■ PROBLEM TO SOLVE ■
Every line of the material below should be repeated exactly.

■ RAW DATA ■
+ + + +

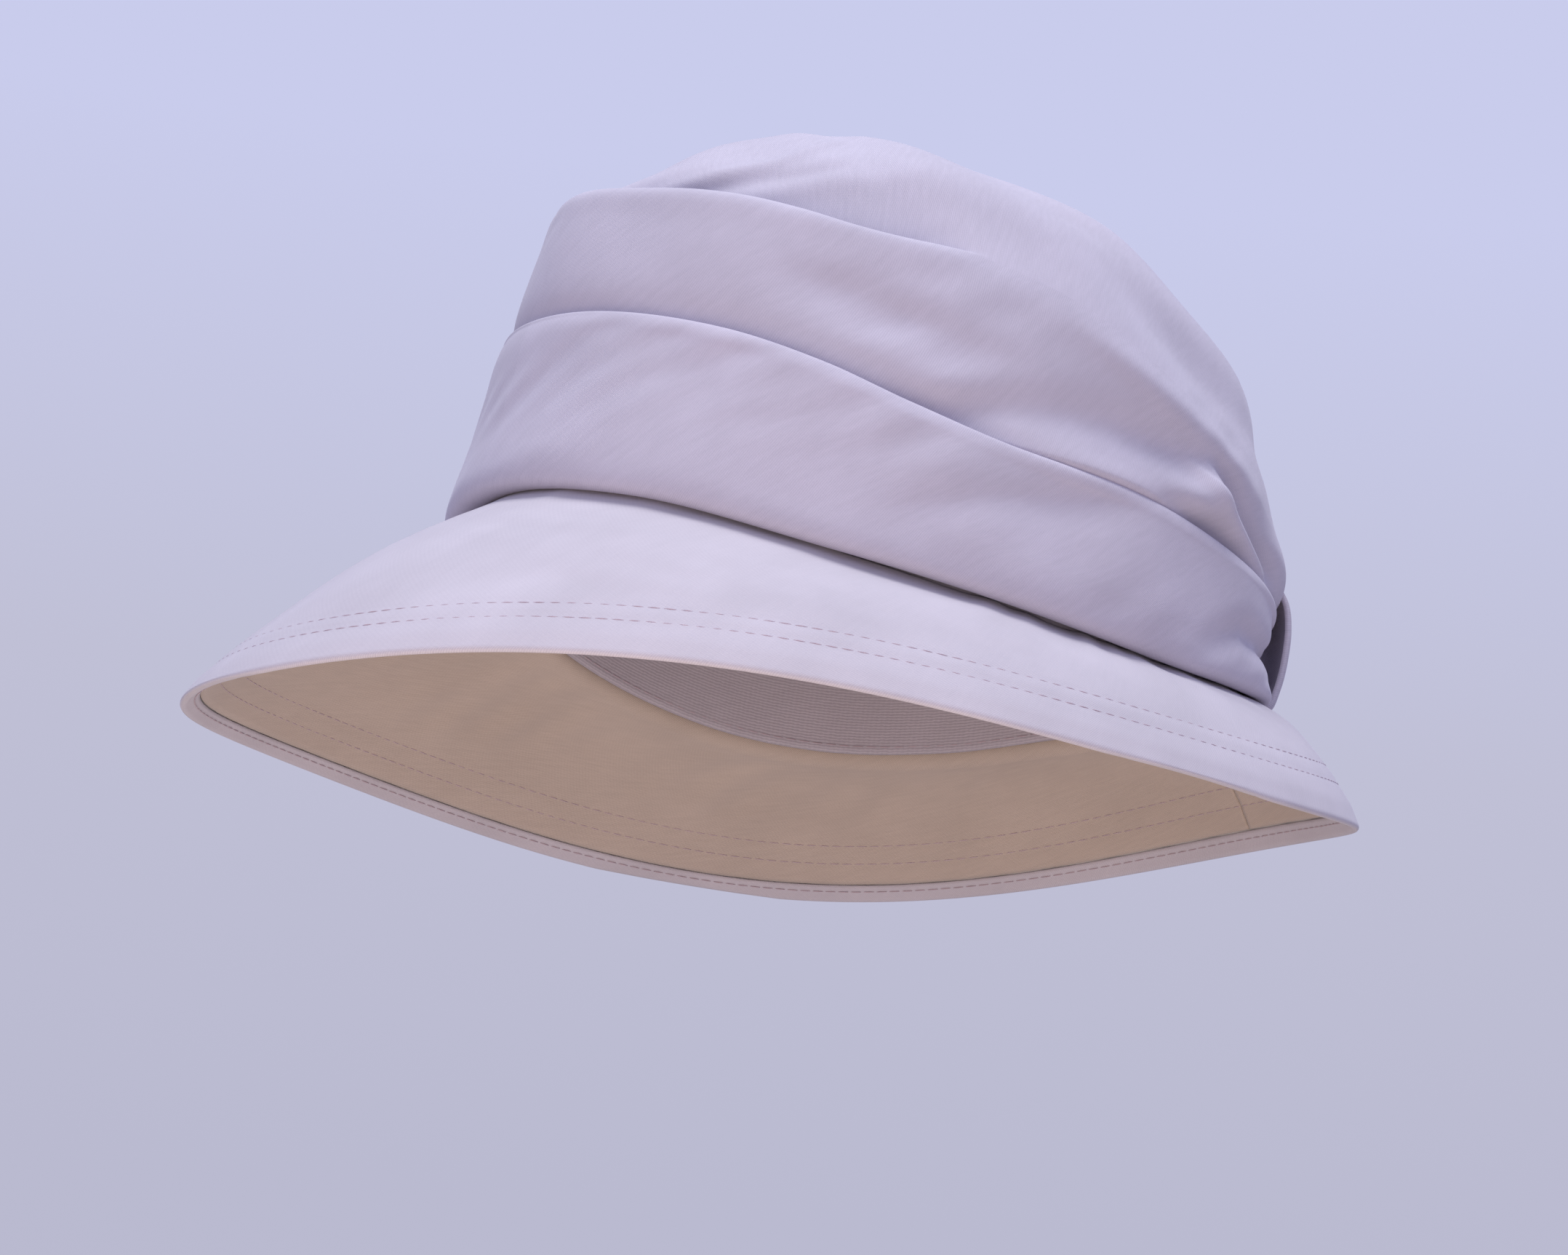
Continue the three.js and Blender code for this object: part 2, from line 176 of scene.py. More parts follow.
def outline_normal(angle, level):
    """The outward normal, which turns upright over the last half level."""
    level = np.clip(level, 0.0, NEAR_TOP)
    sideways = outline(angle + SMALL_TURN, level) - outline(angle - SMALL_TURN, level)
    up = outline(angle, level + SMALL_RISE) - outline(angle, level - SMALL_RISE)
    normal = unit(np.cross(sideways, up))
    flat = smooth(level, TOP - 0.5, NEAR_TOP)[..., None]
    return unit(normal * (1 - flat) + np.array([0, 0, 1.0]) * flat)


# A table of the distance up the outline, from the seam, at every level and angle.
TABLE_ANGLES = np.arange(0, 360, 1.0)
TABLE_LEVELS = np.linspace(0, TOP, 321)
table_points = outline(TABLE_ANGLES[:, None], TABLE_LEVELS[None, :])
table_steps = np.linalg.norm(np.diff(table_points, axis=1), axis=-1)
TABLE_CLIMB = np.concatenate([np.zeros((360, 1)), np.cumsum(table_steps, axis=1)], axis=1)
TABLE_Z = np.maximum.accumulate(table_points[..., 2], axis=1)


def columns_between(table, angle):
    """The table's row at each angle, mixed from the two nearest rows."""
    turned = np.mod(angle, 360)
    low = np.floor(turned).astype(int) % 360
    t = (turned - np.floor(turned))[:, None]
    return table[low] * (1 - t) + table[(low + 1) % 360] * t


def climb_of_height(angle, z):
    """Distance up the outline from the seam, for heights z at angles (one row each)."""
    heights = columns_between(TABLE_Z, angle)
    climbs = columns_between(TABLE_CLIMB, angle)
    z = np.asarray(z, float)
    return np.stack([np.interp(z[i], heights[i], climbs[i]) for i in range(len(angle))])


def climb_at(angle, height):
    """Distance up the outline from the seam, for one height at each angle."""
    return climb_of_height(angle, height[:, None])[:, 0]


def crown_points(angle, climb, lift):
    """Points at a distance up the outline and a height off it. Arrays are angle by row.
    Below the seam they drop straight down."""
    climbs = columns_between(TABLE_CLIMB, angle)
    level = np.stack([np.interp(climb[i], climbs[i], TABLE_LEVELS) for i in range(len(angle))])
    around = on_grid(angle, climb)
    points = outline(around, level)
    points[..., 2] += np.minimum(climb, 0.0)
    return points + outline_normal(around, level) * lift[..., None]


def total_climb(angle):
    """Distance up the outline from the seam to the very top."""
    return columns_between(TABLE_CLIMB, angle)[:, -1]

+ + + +

■ RESPONSE FOR THIS EXERCISE ■
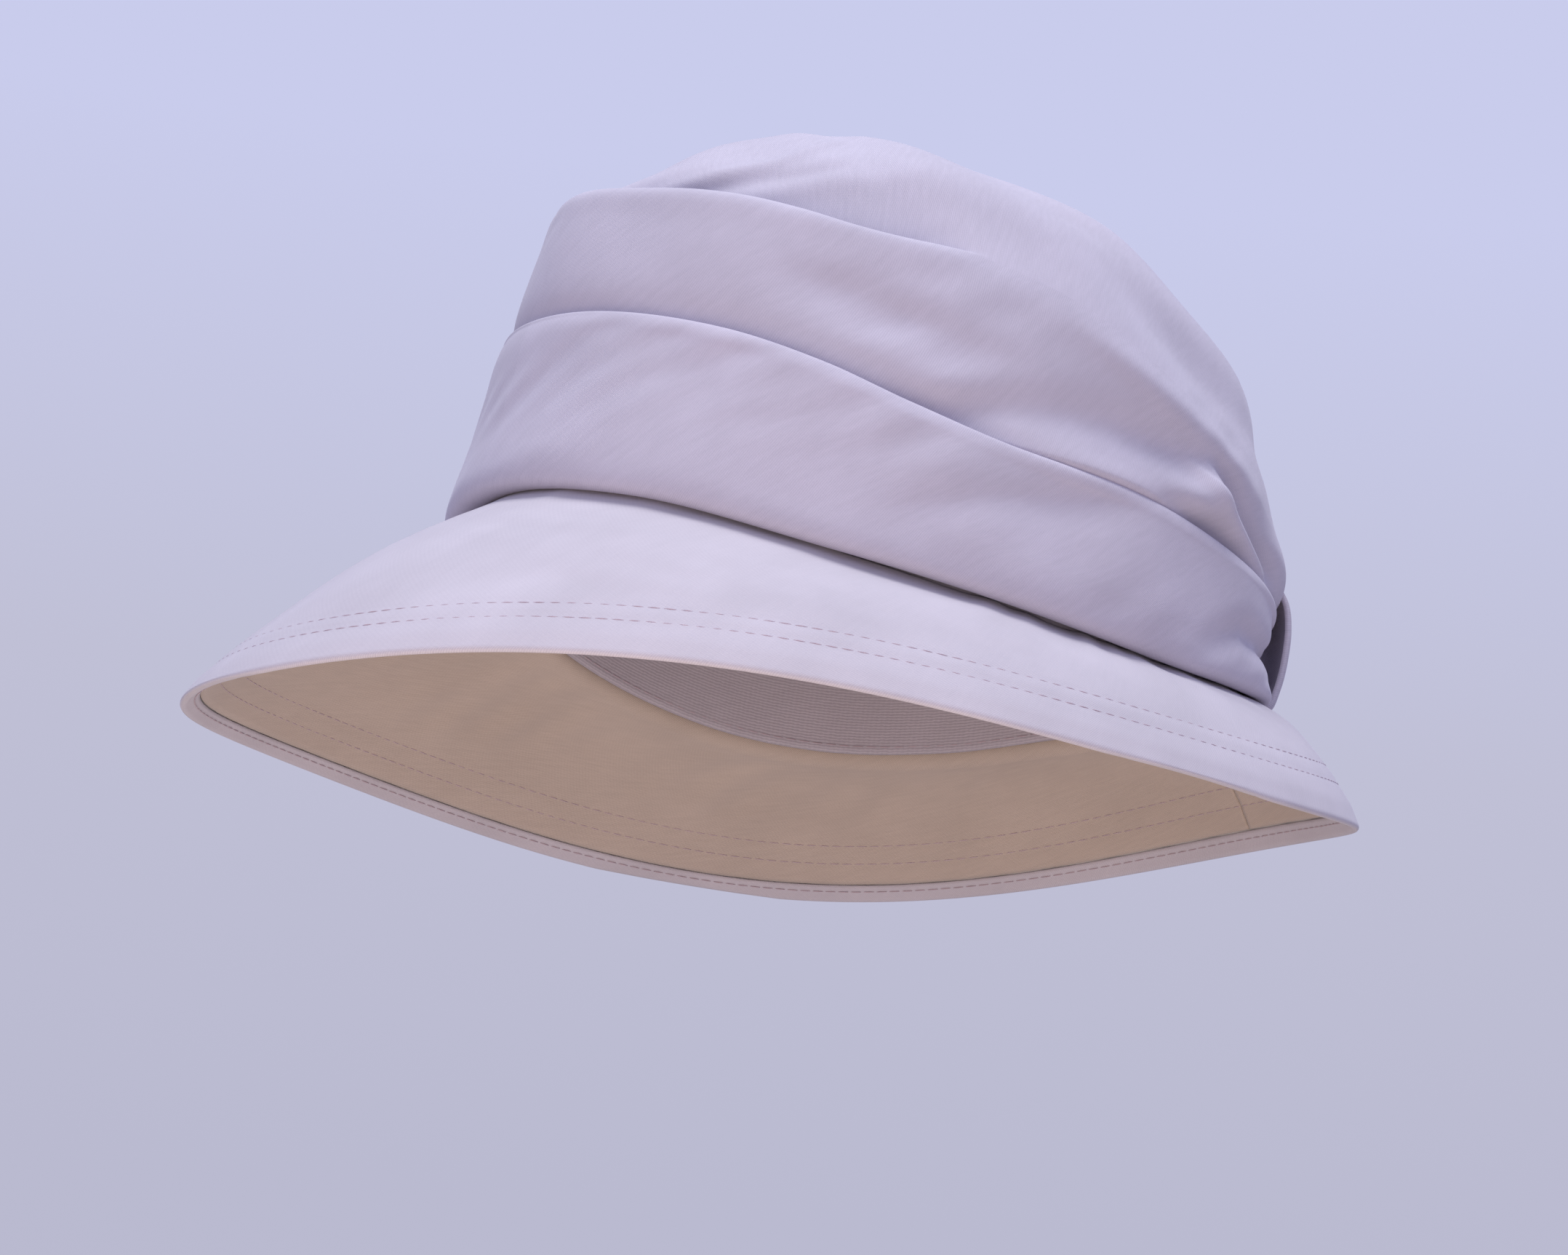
Continue the three.js and Blender code for this object: part 2, from line 176 of scene.py. More parts follow.
def outline_normal(angle, level):
    """The outward normal, which turns upright over the last half level."""
    level = np.clip(level, 0.0, NEAR_TOP)
    sideways = outline(angle + SMALL_TURN, level) - outline(angle - SMALL_TURN, level)
    up = outline(angle, level + SMALL_RISE) - outline(angle, level - SMALL_RISE)
    normal = unit(np.cross(sideways, up))
    flat = smooth(level, TOP - 0.5, NEAR_TOP)[..., None]
    return unit(normal * (1 - flat) + np.array([0, 0, 1.0]) * flat)


# A table of the distance up the outline, from the seam, at every level and angle.
TABLE_ANGLES = np.arange(0, 360, 1.0)
TABLE_LEVELS = np.linspace(0, TOP, 321)
table_points = outline(TABLE_ANGLES[:, None], TABLE_LEVELS[None, :])
table_steps = np.linalg.norm(np.diff(table_points, axis=1), axis=-1)
TABLE_CLIMB = np.concatenate([np.zeros((360, 1)), np.cumsum(table_steps, axis=1)], axis=1)
TABLE_Z = np.maximum.accumulate(table_points[..., 2], axis=1)


def columns_between(table, angle):
    """The table's row at each angle, mixed from the two nearest rows."""
    turned = np.mod(angle, 360)
    low = np.floor(turned).astype(int) % 360
    t = (turned - np.floor(turned))[:, None]
    return table[low] * (1 - t) + table[(low + 1) % 360] * t


def climb_of_height(angle, z):
    """Distance up the outline from the seam, for heights z at angles (one row each)."""
    heights = columns_between(TABLE_Z, angle)
    climbs = columns_between(TABLE_CLIMB, angle)
    z = np.asarray(z, float)
    return np.stack([np.interp(z[i], heights[i], climbs[i]) for i in range(len(angle))])


def climb_at(angle, height):
    """Distance up the outline from the seam, for one height at each angle."""
    return climb_of_height(angle, height[:, None])[:, 0]


def crown_points(angle, climb, lift):
    """Points at a distance up the outline and a height off it. Arrays are angle by row.
    Below the seam they drop straight down."""
    climbs = columns_between(TABLE_CLIMB, angle)
    level = np.stack([np.interp(climb[i], climbs[i], TABLE_LEVELS) for i in range(len(angle))])
    around = on_grid(angle, climb)
    points = outline(around, level)
    points[..., 2] += np.minimum(climb, 0.0)
    return points + outline_normal(around, level) * lift[..., None]


def total_climb(angle):
    """Distance up the outline from the seam to the very top."""
    return columns_between(TABLE_CLIMB, angle)[:, -1]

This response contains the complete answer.